Kasprowicz steps in as ACA president
Michael Kasprowicz, the former Test bowler, has replaced Darren Lehmann as the Australian Cricketers' Association president, taking on the role which includes juggling the game's expansion through Twenty20. Kasprowicz was voted in at the organisation's AGM in Brisbane on Friday after being nominated by Lehmann, who held the honorary post for four years.
"I've played 19 years for Queensland and been part of the process, seeing the game evolve from non-professional to where we are today," Kasprowicz told ESPNcricinfo. "There are some very exciting things happening and exciting challenges and opportunities for both players and the game."

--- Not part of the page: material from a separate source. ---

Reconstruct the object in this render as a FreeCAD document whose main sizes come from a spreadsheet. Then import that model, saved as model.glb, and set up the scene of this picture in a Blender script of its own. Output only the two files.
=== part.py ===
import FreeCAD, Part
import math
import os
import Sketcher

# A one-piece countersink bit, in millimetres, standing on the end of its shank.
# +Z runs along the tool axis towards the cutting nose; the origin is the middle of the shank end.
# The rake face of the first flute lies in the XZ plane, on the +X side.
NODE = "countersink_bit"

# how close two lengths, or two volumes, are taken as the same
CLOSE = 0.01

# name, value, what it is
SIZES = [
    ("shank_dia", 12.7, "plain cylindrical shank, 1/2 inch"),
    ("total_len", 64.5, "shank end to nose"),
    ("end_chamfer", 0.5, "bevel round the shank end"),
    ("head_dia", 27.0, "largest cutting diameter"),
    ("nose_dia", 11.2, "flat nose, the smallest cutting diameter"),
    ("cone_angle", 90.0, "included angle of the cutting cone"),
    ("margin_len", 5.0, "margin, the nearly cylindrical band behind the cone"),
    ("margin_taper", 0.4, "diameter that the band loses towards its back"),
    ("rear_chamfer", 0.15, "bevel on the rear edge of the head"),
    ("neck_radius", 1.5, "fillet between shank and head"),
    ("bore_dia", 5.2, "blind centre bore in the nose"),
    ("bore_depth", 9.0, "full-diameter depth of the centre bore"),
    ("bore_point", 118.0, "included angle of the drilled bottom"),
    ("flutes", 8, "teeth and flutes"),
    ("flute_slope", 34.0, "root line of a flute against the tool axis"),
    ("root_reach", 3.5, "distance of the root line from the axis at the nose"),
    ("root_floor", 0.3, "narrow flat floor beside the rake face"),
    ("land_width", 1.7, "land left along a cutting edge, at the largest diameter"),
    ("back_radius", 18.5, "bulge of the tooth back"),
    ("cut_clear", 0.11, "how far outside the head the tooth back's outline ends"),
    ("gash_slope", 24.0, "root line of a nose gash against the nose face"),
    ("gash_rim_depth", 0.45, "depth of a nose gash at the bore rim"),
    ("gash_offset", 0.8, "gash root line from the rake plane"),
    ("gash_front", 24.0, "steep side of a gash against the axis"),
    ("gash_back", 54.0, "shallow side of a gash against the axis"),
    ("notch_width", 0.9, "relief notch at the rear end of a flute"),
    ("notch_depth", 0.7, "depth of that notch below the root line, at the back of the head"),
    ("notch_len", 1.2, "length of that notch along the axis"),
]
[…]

Kasprowicz took 113 wickets in 38 Tests for Australia between 1996 and 2006, but since he's retired the sport has zoomed off in a new direction. The domestic Twenty20 competition will expand to eight teams next year in the Big Bash League and the explosion of overseas competitions means players will face battles of allegiance between their franchises and countries.
Managing the newest format will be one of the key areas under Kasprowicz's watch. "That's something pretty exciting in Australian cricket," he said. "It's a great thing that we can take the game further, certainly at domestic level. What [the Big Bash League] provides for all the players is more opportunities to get noticed with eight teams in place. There are so many good outcomes that I think everything is looking forward."
The domestic players have lost some ground this year, with the introduction of the split-innings one-day format overlooking the concerns of 78% of ACA members who rejected the idea. Issues are also expected between Cricket Australia and the ACA over how the players will be distributed to the eight Big Bash League teams.
"Historically the Australian Cricketers' Association has always been a voice from the players," Kasprowicz said. "So in the past our relationship with Cricket Australia has always been good, and I certainly want to be part of that." The initial meetings could be interesting after Cricket Australia refused to deal with Kasprowicz while he was signed to the unsanctioned Indian Cricket League.
Kasprowicz has been a board member of the Queensland Cricketers' Club for the past two years and his new role will be his first official post with the ACA. He is keen to be involved in the body's hardship fund, which assists players with health or financial difficulties, and has been a regular member of the ACA Masters teams as they take the game to the country's regional areas. "One of the things I really want to do is provide benefit for all the members right across the board," he said.
Lehmann said it had been a rewarding four years in the role. "It has given me the chance to stay involved with the game in a new and challenging position outside of being a player," he said. "I hope my commitment has in some way allowed me to give something back to the game of cricket which has given me so much in life."